Exercise brief -
Scan the entries and tally the lines that include the string "joints". Reply with the figure alone.

Available data -
┏━━

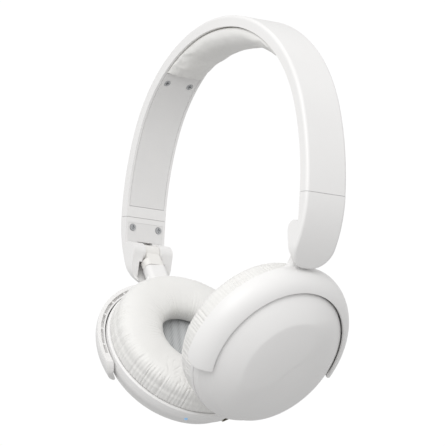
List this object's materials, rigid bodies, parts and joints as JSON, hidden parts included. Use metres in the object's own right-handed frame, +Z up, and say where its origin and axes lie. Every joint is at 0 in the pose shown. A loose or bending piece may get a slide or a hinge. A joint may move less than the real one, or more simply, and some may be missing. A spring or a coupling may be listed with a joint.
{
  "type": "folding on-ear headphones",
  "caption": "Wireless on-ear headphones with a padded headband, sliding arms, fold hinges, swivelling half-ring yokes and round padded cups.",
  "frame": {"origin": "middle of the headband cushion's underside, where it rests on the head", "axes": "+Z up from the head through the crown, +X to the wearer's left, -Y to the wearer's front"},
  "size_m": [0.1406, 0.0804, 0.177],
  "materials": {
    "white_shell": "satin moulded ABS",
    "white_cover": "fine spark-textured ABS",
    "white_hinge": "moulded nylon",
    "white_leather": "soft polyurethane leather, fine grain",
    "grey_cloth": "woven acoustic cloth",
    "spring_steel": "rolled spring steel",
    "zinc_screw": "zinc-plated",
    "pin_steel": "ground",
    "black_plastic": "moulded",
    "magnet_steel": "nickel-plated",
    "diaphragm_film": "clear polyester film",
    "lead_jacket": "smooth jacket",
    "cell_foil": "foil pouch",
    "board_laminate": "solder mask",
    "socket_shell": "drawn",
    "blue_light_pipe": "translucent",
    "white_key": "satin moulded ABS"
  },
  "bodies": {
    "headband": {"headband_shell": "white_shell", "headband_spring": "spring_steel", "cushion_carrier": "white_hinge", "headband_cushion": "white_leather", "headband_lead": "lead_jacket", "left_inner_cover": "white_cover", "left_cover_screws": "zinc_screw", "left_click_spring": "spring_steel", "right_inner_cover": "white_cover", "right_cover_screws": "zinc_screw", "right_click_spring": "spring_steel"},
    "left_arm": {"left_arm_housing": "white_shell", "left_arm_inner_cover": "white_cover", "left_arm_screws": "zinc_screw", "left_slider_strip": "spring_steel", "left_fold_pin": "pin_steel"},
    "left_link": {"left_fold_link": "white_hinge", "left_swivel_screw": "zinc_screw"},
    "left_yoke_body": {"left_yoke": "white_shell", "left_yoke_pivot_pins": "pin_steel"},
    "left_cup": {"left_cup_cap": "white_shell", "left_cup_housing": "white_shell", "left_driver_baffle": "black_plastic", "left_baffle_screws": "zinc_screw", "left_driver_frame": "black_plastic", "left_driver_magnet": "magnet_steel", "left_driver_diaphragm": "diaphragm_film", "left_speaker_cloth": "grey_cloth", "left_cushion_ring": "black_plastic", "left_ear_cushion": "white_leather", "battery": "cell_foil"},
    "right_arm": {"right_arm_housing": "white_shell", "right_arm_inner_cover": "white_cover", "right_arm_screws": "zinc_screw", "right_slider_strip": "spring_steel", "right_fold_pin": "pin_steel"},
    "right_link": {"right_fold_link": "white_hinge", "right_swivel_screw": "zinc_screw"},
    "right_yoke_body": {"right_yoke": "white_shell", "right_yoke_pivot_pins": "pin_steel"},
    "right_cup": {"right_cup_cap": "white_shell", "right_cup_housing": "white_shell", "right_driver_baffle": "black_plastic", "right_baffle_screws": "zinc_screw", "right_driver_frame": "black_plastic", "right_driver_magnet": "magnet_steel", "right_driver_diaphragm": "diaphragm_film", "right_speaker_cloth": "grey_cloth", "right_cushion_ring": "black_plastic", "right_ear_cushion": "white_leather", "main_board": "board_laminate", "usb_socket": "socket_shell", "led_light_pipe": "blue_light_pipe"},
    "volume_up_button_body": {"volume_up_button": "white_key"},
    "play_button_body": {"play_button": "white_key"},
    "volume_down_button_body": {"volume_down_button": "white_key"}
  },
  "joints": [
    {"name": "left_slide", "type": "slide", "parent": "headband", "child": "left_arm", "axis": [0.1219, 0, -0.9925], "range_m": [0, 0.02]},
    {"name": "left_fold", "type": "hinge", "parent": "left_arm", "child": "left_link", "pos_m": [0.06214, 0, -0.085], "axis": [0, 1, 0], "range_deg": [-5.5, 0]},
    {"name": "left_swivel", "type": "hinge", "parent": "left_link", "child": "left_yoke_body", "pos_m": [0.06214, 0, -0.085], "axis": [0.5878, 0, 0.809], "range_deg": [-21, 9]},
    {"name": "left_tilt", "type": "hinge", "parent": "left_yoke_body", "child": "left_cup", "pos_m": [0.03162, 0.00065, -0.13749], "axis": [-0.0846, 0.9945, 0.0614], "range_deg": [-12, 0]},
    {"name": "right_slide", "type": "slide", "parent": "headband", "child": "right_arm", "axis": [-0.1219, 0, -0.9925], "range_m": [0, 0.02]},
    {"name": "right_fold", "type": "hinge", "parent": "right_arm", "child": "right_link", "pos_m": [-0.06214, 0, -0.085], "axis": [0, 1, 0], "range_deg": [0, 5.5]},
    {"name": "right_swivel", "type": "hinge", "parent": "right_link", "child": "right_yoke_body", "pos_m": [-0.06214, 0, -0.085], "axis": [-0.5878, 0, 0.809], "range_deg": [-9, 21]},
    {"name": "right_tilt", "type": "hinge", "parent": "right_yoke_body", "child": "right_cup", "pos_m": [-0.03162, 0.00065, -0.13749], "axis": [0.0846, 0.9945, 0.0614], "range_deg": [0, 12]},
    {"name": "volume_up_press", "type": "slide", "parent": "right_cup", "child": "volume_up_button_body", "axis": [-0.3075, -0.9155, 0.2596], "range_m": [0, 0.0004], "stiffness_N_per_m": 900},
    {"name": "play_press", "type": "slide", "parent": "right_cup", "child": "play_button_body", "axis": [-0.4139, -0.8046, 0.4258], "range_m": [0, 0.0004], "stiffness_N_per_m": 900},
    {"name": "volume_down_press", "type": "slide", "parent": "right_cup", "child": "volume_down_button_body", "axis": [-0.4991, -0.6525, 0.5703], "range_m": [0, 0.0004], "stiffness_N_per_m": 900}
  ]
}
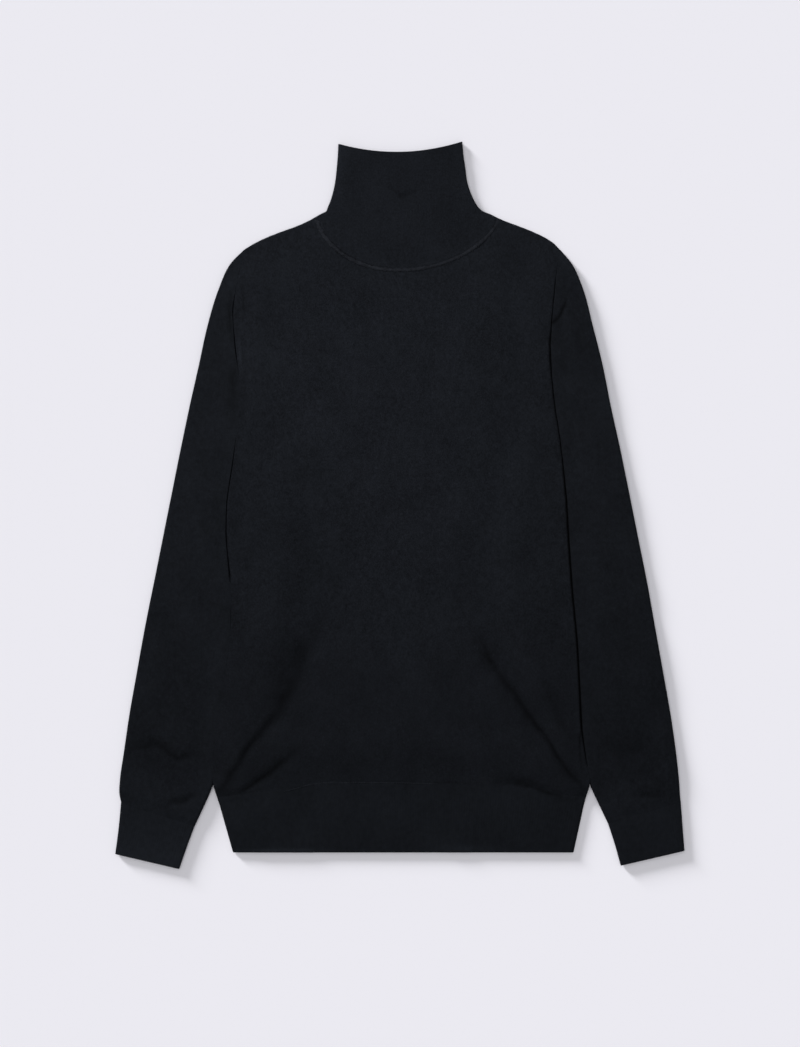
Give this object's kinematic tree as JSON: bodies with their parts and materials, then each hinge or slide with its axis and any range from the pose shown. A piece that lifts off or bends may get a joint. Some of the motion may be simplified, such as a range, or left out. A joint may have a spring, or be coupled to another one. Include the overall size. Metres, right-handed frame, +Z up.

┗━━

Expected answer -
2